# Task directions
Copy out exactly the lines from the start of the data to the line containing "groove_floor = 0.7; // [0.4:0.1:1.2]". Include both.

# Information provided
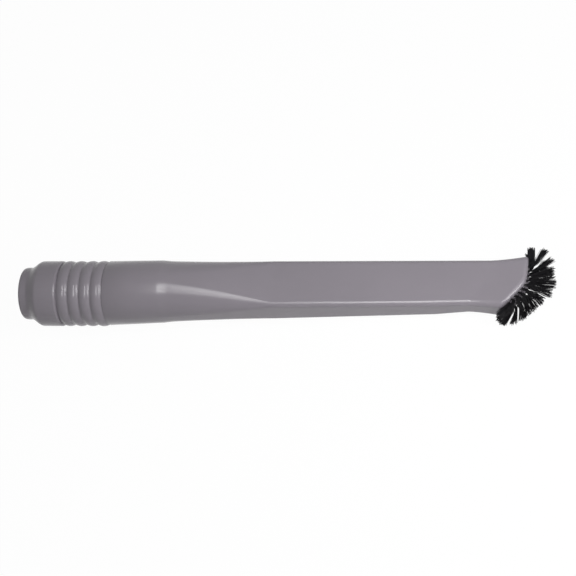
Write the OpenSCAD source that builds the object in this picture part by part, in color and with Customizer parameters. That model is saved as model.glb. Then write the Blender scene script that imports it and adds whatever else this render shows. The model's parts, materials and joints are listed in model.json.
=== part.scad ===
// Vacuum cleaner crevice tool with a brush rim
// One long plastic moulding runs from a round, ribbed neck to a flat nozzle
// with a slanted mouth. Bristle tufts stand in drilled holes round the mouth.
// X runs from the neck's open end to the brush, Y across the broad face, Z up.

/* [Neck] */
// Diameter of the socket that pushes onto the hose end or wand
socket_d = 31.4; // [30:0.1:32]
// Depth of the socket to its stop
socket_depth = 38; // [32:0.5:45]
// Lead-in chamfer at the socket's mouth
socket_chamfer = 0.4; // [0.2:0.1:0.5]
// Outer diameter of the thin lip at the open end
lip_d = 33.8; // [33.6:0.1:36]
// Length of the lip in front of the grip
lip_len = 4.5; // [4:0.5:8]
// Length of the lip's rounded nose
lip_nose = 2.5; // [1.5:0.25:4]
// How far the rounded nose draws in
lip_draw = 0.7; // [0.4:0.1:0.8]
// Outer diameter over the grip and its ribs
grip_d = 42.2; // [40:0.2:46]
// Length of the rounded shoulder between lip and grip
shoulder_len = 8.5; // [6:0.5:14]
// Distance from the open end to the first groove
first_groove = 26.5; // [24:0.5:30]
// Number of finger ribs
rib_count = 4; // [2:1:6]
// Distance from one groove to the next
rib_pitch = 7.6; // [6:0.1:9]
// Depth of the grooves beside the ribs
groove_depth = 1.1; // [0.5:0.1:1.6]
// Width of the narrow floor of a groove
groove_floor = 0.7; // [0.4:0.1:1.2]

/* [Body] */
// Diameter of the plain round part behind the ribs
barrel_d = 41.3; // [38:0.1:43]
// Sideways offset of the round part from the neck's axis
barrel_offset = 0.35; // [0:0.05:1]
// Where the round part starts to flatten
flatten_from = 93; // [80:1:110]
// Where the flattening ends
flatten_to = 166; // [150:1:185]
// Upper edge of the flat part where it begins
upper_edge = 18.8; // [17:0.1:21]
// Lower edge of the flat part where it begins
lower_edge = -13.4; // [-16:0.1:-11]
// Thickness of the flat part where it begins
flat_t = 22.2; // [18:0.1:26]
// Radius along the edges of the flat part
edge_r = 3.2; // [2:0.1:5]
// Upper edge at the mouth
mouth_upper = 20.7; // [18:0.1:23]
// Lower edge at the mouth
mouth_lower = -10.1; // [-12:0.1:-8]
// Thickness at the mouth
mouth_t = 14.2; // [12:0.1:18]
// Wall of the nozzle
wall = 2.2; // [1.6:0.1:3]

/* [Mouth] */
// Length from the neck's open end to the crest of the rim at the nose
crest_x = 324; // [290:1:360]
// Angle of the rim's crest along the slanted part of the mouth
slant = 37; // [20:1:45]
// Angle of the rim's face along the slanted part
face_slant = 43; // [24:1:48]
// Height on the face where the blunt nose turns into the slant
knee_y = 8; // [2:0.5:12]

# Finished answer
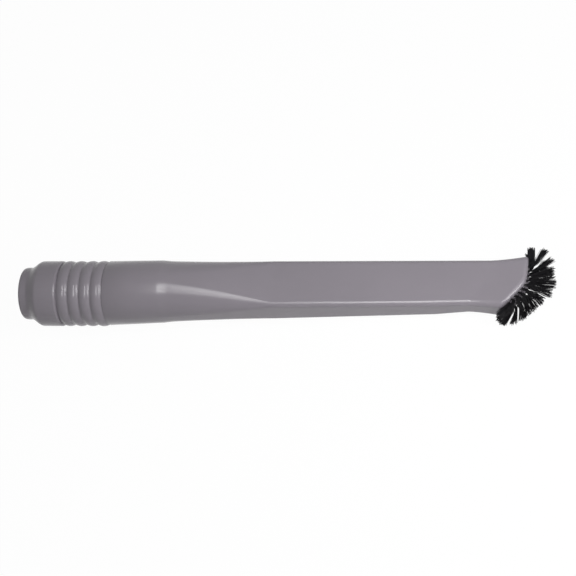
Write the OpenSCAD source that builds the object in this picture part by part, in color and with Customizer parameters. That model is saved as model.glb. Then write the Blender scene script that imports it and adds whatever else this render shows. The model's parts, materials and joints are listed in model.json.
=== part.scad ===
// Vacuum cleaner crevice tool with a brush rim
// One long plastic moulding runs from a round, ribbed neck to a flat nozzle
// with a slanted mouth. Bristle tufts stand in drilled holes round the mouth.
// X runs from the neck's open end to the brush, Y across the broad face, Z up.

/* [Neck] */
// Diameter of the socket that pushes onto the hose end or wand
socket_d = 31.4; // [30:0.1:32]
// Depth of the socket to its stop
socket_depth = 38; // [32:0.5:45]
// Lead-in chamfer at the socket's mouth
socket_chamfer = 0.4; // [0.2:0.1:0.5]
// Outer diameter of the thin lip at the open end
lip_d = 33.8; // [33.6:0.1:36]
// Length of the lip in front of the grip
lip_len = 4.5; // [4:0.5:8]
// Length of the lip's rounded nose
lip_nose = 2.5; // [1.5:0.25:4]
// How far the rounded nose draws in
lip_draw = 0.7; // [0.4:0.1:0.8]
// Outer diameter over the grip and its ribs
grip_d = 42.2; // [40:0.2:46]
// Length of the rounded shoulder between lip and grip
shoulder_len = 8.5; // [6:0.5:14]
// Distance from the open end to the first groove
first_groove = 26.5; // [24:0.5:30]
// Number of finger ribs
rib_count = 4; // [2:1:6]
// Distance from one groove to the next
rib_pitch = 7.6; // [6:0.1:9]
// Depth of the grooves beside the ribs
groove_depth = 1.1; // [0.5:0.1:1.6]
// Width of the narrow floor of a groove
groove_floor = 0.7; // [0.4:0.1:1.2]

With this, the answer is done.